WORK INSTRUCTIONS:
Can you reproduce the data beneath, keeping every line exact?

+++ PROVIDED MATERIAL

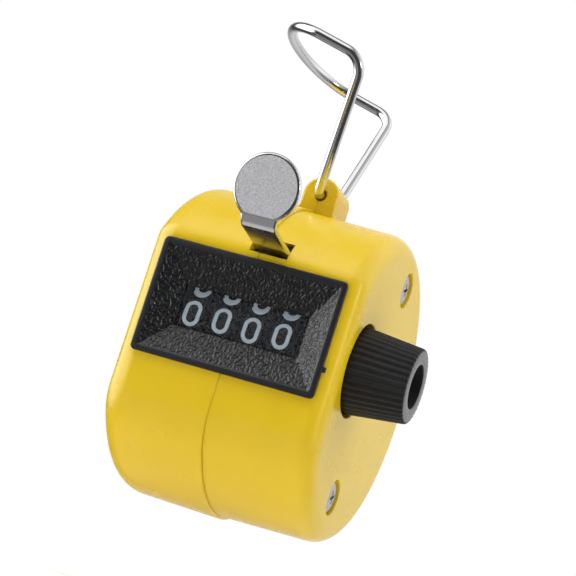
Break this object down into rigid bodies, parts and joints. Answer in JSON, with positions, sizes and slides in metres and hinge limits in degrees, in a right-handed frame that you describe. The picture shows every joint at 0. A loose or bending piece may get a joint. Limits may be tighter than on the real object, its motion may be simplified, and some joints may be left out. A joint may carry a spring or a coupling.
{
  "type": "hand tally counter",
  "caption": "Hand-held mechanical tally counter: drum case, number wheels behind a window, thumb lever, reset knob and wire finger ring.",
  "frame": {"origin": "centre of the flat left end, on the drum's axis", "axes": "+X along the drum's axis towards the reset knob, -Y out of the display window, +Z towards the finger-ring lug"},
  "size_m": [0.039, 0.0513, 0.0699],
  "materials": {
    "yellow_abs": "glossy moulded ABS",
    "black_textured": "coarse leather-like moulded grain",
    "clear_lens": "clear polished plastic",
    "black_wheel": "glossy black with white numerals",
    "black_knob": "satin moulded plastic with straight ribs",
    "white_nylon": "natural nylon",
    "nickel_plate": "nickel plated, sandblasted face with polished bevel",
    "chrome_wire": "bright plated round wire",
    "plated_steel": "zinc plated",
    "bright_steel": "ground bright steel",
    "spring_steel": "spring steel"
  },
  "bodies": {
    "case": {"left_case": "yellow_abs", "right_case": "yellow_abs", "case_screw_upper": "plated_steel", "case_screw_lower": "plated_steel", "display_bezel": "black_textured", "window_lens": "clear_lens", "frame_left_plate": "plated_steel", "frame_right_plate": "plated_steel", "frame_tie_rod_upper": "plated_steel", "frame_tie_rod_lower": "plated_steel", "pinion_shaft": "bright_steel", "lever_pivot_pin": "bright_steel", "left_spacer": "white_nylon", "right_spacer": "white_nylon", "detent_spring": "spring_steel"},
    "lever": {"thumb_lever": "nickel_plate", "pawl_pin": "bright_steel", "lever_return_spring": "spring_steel", "pawl_spring": "spring_steel"},
    "pawl": {"drive_pawl": "spring_steel"},
    "knob": {"reset_knob": "black_knob", "main_shaft": "bright_steel", "shaft_clip": "spring_steel"},
    "ring": {"finger_ring": "chrome_wire"},
    "units": {"units_wheel": "black_wheel", "units_reset_pawl": "spring_steel", "ratchet_wheel": "white_nylon"},
    "tens": {"tens_wheel": "black_wheel", "tens_reset_pawl": "spring_steel"},
    "hundreds": {"hundreds_wheel": "black_wheel", "hundreds_reset_pawl": "spring_steel"},
    "thousands": {"thousands_wheel": "black_wheel", "thousands_reset_pawl": "spring_steel"},
    "tens_pinion": {"tens_carry_pinion": "white_nylon"},
    "hundreds_pinion": {"hundreds_carry_pinion": "white_nylon"},
    "thousands_pinion": {"thousands_carry_pinion": "white_nylon"}
  },
  "joints": [
    {"name": "lever_press", "type": "hinge", "parent": "case", "child": "lever", "pos_m": [0.017, -0.0142, -0.011], "axis": [-1, 0, 0], "range_deg": [0, 7], "deforming": ["lever_return_spring", "pawl_spring"]},
    {"name": "pawl_lift", "type": "hinge", "parent": "lever", "child": "pawl", "pos_m": [0.0234, -0.0151, 0.0076], "axis": [1, 0, 0], "range_deg": [0, 22]},
    {"name": "knob_turn", "type": "hinge", "parent": "case", "child": "knob", "pos_m": [0.0336, -0.0093, 0.0013], "axis": [1, 0, 0], "continuous": true},
    {"name": "ring_swing", "type": "hinge", "parent": "case", "child": "ring", "pos_m": [0.0156, 0.0024, 0.0251], "axis": [0, 1, 0], "range_deg": [-85, 88]},
    {"name": "units_spin", "type": "hinge", "parent": "case", "child": "units", "pos_m": [0.0156, -0.0093, 0.0013], "axis": [1, 0, 0], "continuous": true},
    {"name": "tens_spin", "type": "hinge", "parent": "case", "child": "tens", "pos_m": [0.0156, -0.0093, 0.0013], "axis": [1, 0, 0], "continuous": true},
    {"name": "hundreds_spin", "type": "hinge", "parent": "case", "child": "hundreds", "pos_m": [0.0156, -0.0093, 0.0013], "axis": [1, 0, 0], "continuous": true},
    {"name": "thousands_spin", "type": "hinge", "parent": "case", "child": "thousands", "pos_m": [0.0156, -0.0093, 0.0013], "axis": [1, 0, 0], "continuous": true},
    {"name": "tens_pinion_spin", "type": "hinge", "parent": "case", "child": "tens_pinion", "pos_m": [0.0156, -0.00426, -0.00542], "axis": [1, 0, 0], "continuous": true},
    {"name": "hundreds_pinion_spin", "type": "hinge", "parent": "case", "child": "hundreds_pinion", "pos_m": [0.0156, -0.00426, -0.00542], "axis": [1, 0, 0], "continuous": true},
    {"name": "thousands_pinion_spin", "type": "hinge", "parent": "case", "child": "thousands_pinion", "pos_m": [0.0156, -0.00426, -0.00542], "axis": [1, 0, 0], "continuous": true}
  ],
  "couplings": [
    {"joint": "pawl_lift", "follows": "lever_press", "ratio": 3},
    {"joint": "tens_pinion_spin", "follows": "tens_spin", "ratio": -2.5},
    {"joint": "hundreds_pinion_spin", "follows": "hundreds_spin", "ratio": -2.5},
    {"joint": "thousands_pinion_spin", "follows": "thousands_spin", "ratio": -2.5}
  ]
}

++++++

THE REPLY:
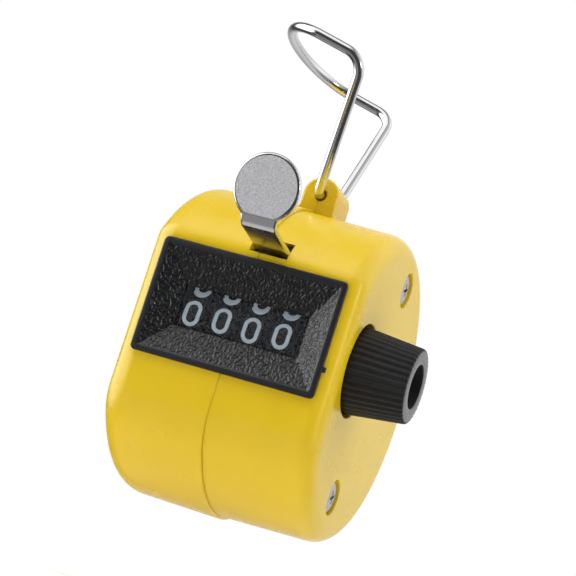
Break this object down into rigid bodies, parts and joints. Answer in JSON, with positions, sizes and slides in metres and hinge limits in degrees, in a right-handed frame that you describe. The picture shows every joint at 0. A loose or bending piece may get a joint. Limits may be tighter than on the real object, its motion may be simplified, and some joints may be left out. A joint may carry a spring or a coupling.
{
  "type": "hand tally counter",
  "caption": "Hand-held mechanical tally counter: drum case, number wheels behind a window, thumb lever, reset knob and wire finger ring.",
  "frame": {"origin": "centre of the flat left end, on the drum's axis", "axes": "+X along the drum's axis towards the reset knob, -Y out of the display window, +Z towards the finger-ring lug"},
  "size_m": [0.039, 0.0513, 0.0699],
  "materials": {
    "yellow_abs": "glossy moulded ABS",
    "black_textured": "coarse leather-like moulded grain",
    "clear_lens": "clear polished plastic",
    "black_wheel": "glossy black with white numerals",
    "black_knob": "satin moulded plastic with straight ribs",
    "white_nylon": "natural nylon",
    "nickel_plate": "nickel plated, sandblasted face with polished bevel",
    "chrome_wire": "bright plated round wire",
    "plated_steel": "zinc plated",
    "bright_steel": "ground bright steel",
    "spring_steel": "spring steel"
  },
  "bodies": {
    "case": {"left_case": "yellow_abs", "right_case": "yellow_abs", "case_screw_upper": "plated_steel", "case_screw_lower": "plated_steel", "display_bezel": "black_textured", "window_lens": "clear_lens", "frame_left_plate": "plated_steel", "frame_right_plate": "plated_steel", "frame_tie_rod_upper": "plated_steel", "frame_tie_rod_lower": "plated_steel", "pinion_shaft": "bright_steel", "lever_pivot_pin": "bright_steel", "left_spacer": "white_nylon", "right_spacer": "white_nylon", "detent_spring": "spring_steel"},
    "lever": {"thumb_lever": "nickel_plate", "pawl_pin": "bright_steel", "lever_return_spring": "spring_steel", "pawl_spring": "spring_steel"},
    "pawl": {"drive_pawl": "spring_steel"},
    "knob": {"reset_knob": "black_knob", "main_shaft": "bright_steel", "shaft_clip": "spring_steel"},
    "ring": {"finger_ring": "chrome_wire"},
    "units": {"units_wheel": "black_wheel", "units_reset_pawl": "spring_steel", "ratchet_wheel": "white_nylon"},
    "tens": {"tens_wheel": "black_wheel", "tens_reset_pawl": "spring_steel"},
    "hundreds": {"hundreds_wheel": "black_wheel", "hundreds_reset_pawl": "spring_steel"},
    "thousands": {"thousands_wheel": "black_wheel", "thousands_reset_pawl": "spring_steel"},
    "tens_pinion": {"tens_carry_pinion": "white_nylon"},
    "hundreds_pinion": {"hundreds_carry_pinion": "white_nylon"},
    "thousands_pinion": {"thousands_carry_pinion": "white_nylon"}
  },
  "joints": [
    {"name": "lever_press", "type": "hinge", "parent": "case", "child": "lever", "pos_m": [0.017, -0.0142, -0.011], "axis": [-1, 0, 0], "range_deg": [0, 7], "deforming": ["lever_return_spring", "pawl_spring"]},
    {"name": "pawl_lift", "type": "hinge", "parent": "lever", "child": "pawl", "pos_m": [0.0234, -0.0151, 0.0076], "axis": [1, 0, 0], "range_deg": [0, 22]},
    {"name": "knob_turn", "type": "hinge", "parent": "case", "child": "knob", "pos_m": [0.0336, -0.0093, 0.0013], "axis": [1, 0, 0], "continuous": true},
    {"name": "ring_swing", "type": "hinge", "parent": "case", "child": "ring", "pos_m": [0.0156, 0.0024, 0.0251], "axis": [0, 1, 0], "range_deg": [-85, 88]},
    {"name": "units_spin", "type": "hinge", "parent": "case", "child": "units", "pos_m": [0.0156, -0.0093, 0.0013], "axis": [1, 0, 0], "continuous": true},
    {"name": "tens_spin", "type": "hinge", "parent": "case", "child": "tens", "pos_m": [0.0156, -0.0093, 0.0013], "axis": [1, 0, 0], "continuous": true},
    {"name": "hundreds_spin", "type": "hinge", "parent": "case", "child": "hundreds", "pos_m": [0.0156, -0.0093, 0.0013], "axis": [1, 0, 0], "continuous": true},
    {"name": "thousands_spin", "type": "hinge", "parent": "case", "child": "thousands", "pos_m": [0.0156, -0.0093, 0.0013], "axis": [1, 0, 0], "continuous": true},
    {"name": "tens_pinion_spin", "type": "hinge", "parent": "case", "child": "tens_pinion", "pos_m": [0.0156, -0.00426, -0.00542], "axis": [1, 0, 0], "continuous": true},
    {"name": "hundreds_pinion_spin", "type": "hinge", "parent": "case", "child": "hundreds_pinion", "pos_m": [0.0156, -0.00426, -0.00542], "axis": [1, 0, 0], "continuous": true},
    {"name": "thousands_pinion_spin", "type": "hinge", "parent": "case", "child": "thousands_pinion", "pos_m": [0.0156, -0.00426, -0.00542], "axis": [1, 0, 0], "continuous": true}
  ],
  "couplings": [
    {"joint": "pawl_lift", "follows": "lever_press", "ratio": 3},
    {"joint": "tens_pinion_spin", "follows": "tens_spin", "ratio": -2.5},
    {"joint": "hundreds_pinion_spin", "follows": "hundreds_spin", "ratio": -2.5},
    {"joint": "thousands_pinion_spin", "follows": "thousands_spin", "ratio": -2.5}
  ]
}